--- begin Data for this exercise ---

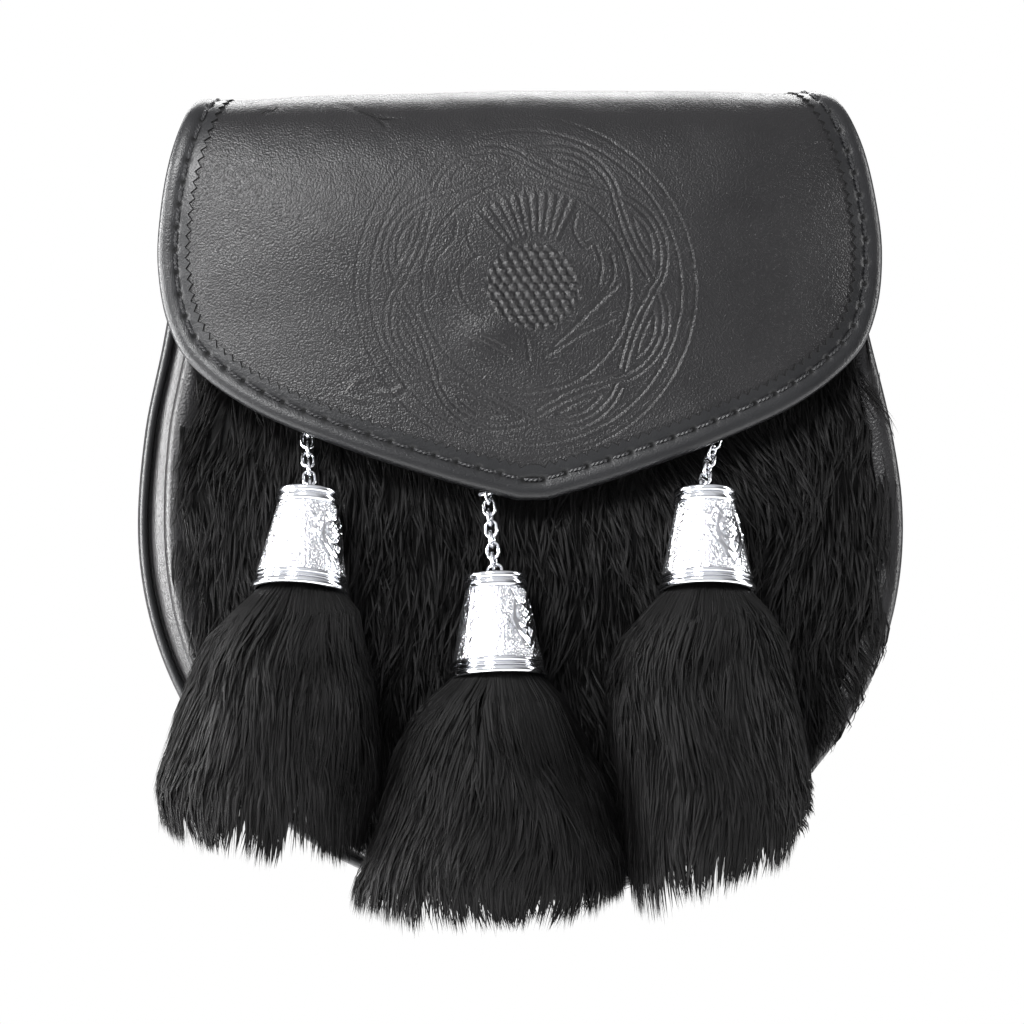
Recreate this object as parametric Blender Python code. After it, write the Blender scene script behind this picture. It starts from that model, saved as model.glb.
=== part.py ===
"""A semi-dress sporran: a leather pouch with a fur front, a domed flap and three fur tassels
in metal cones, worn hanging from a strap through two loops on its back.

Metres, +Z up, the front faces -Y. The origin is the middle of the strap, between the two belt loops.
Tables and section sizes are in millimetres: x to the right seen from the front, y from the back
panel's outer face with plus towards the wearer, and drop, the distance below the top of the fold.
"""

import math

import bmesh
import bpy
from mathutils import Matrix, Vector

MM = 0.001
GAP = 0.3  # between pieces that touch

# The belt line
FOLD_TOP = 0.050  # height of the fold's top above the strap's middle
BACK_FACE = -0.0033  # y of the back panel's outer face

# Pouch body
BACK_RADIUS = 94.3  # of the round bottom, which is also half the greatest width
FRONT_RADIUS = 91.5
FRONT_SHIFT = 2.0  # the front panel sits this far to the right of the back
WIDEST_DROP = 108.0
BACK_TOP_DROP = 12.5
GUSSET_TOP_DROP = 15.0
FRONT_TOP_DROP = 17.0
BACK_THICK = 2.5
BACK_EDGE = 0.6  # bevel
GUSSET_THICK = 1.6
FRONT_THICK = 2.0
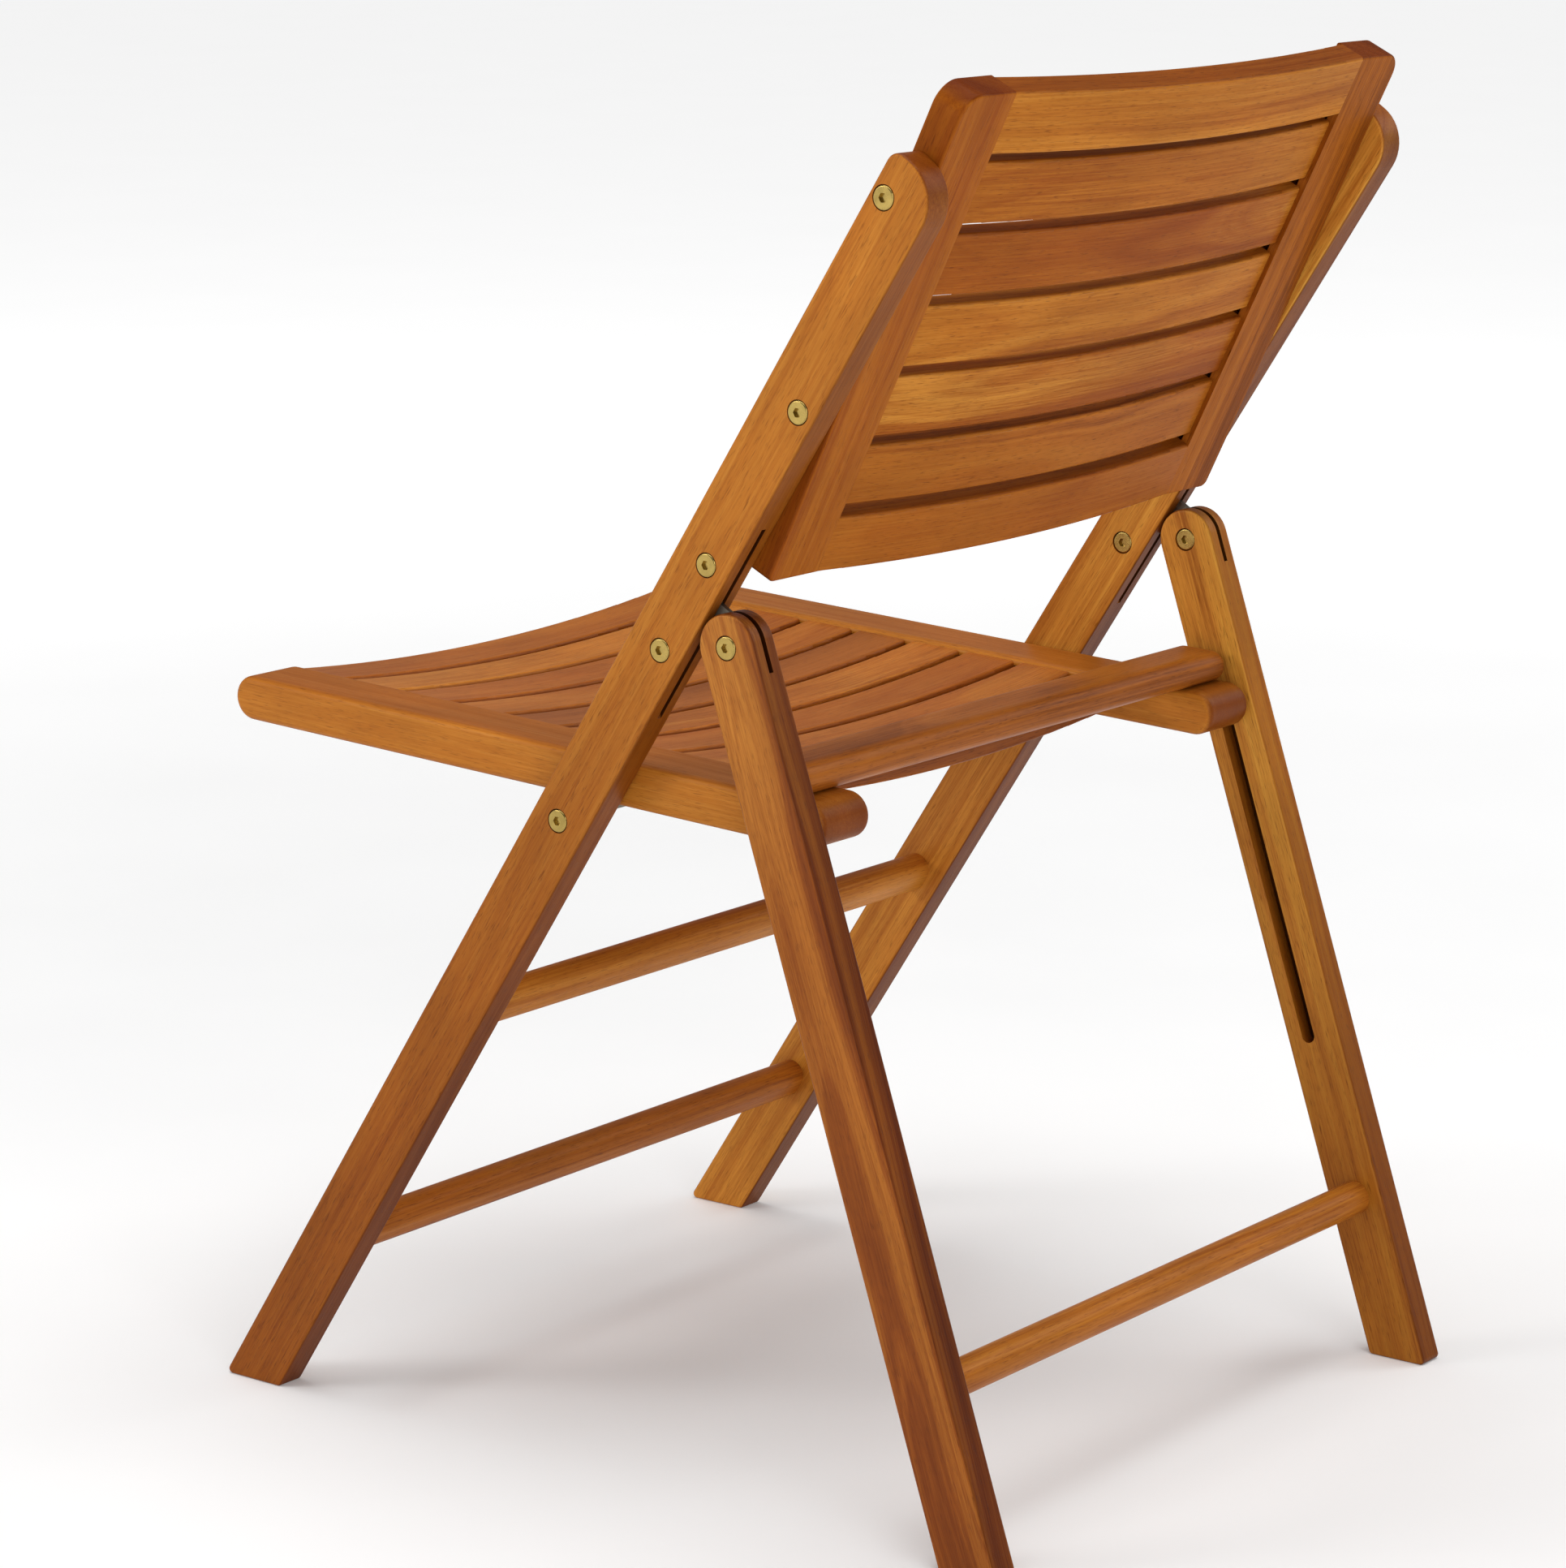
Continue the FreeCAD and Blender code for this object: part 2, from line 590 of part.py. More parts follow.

--- end Data for this exercise ---

:: Exercise directions ::
The required output is the number of lines containing the word "that", and nothing besides.

:: Answer for the task ::
2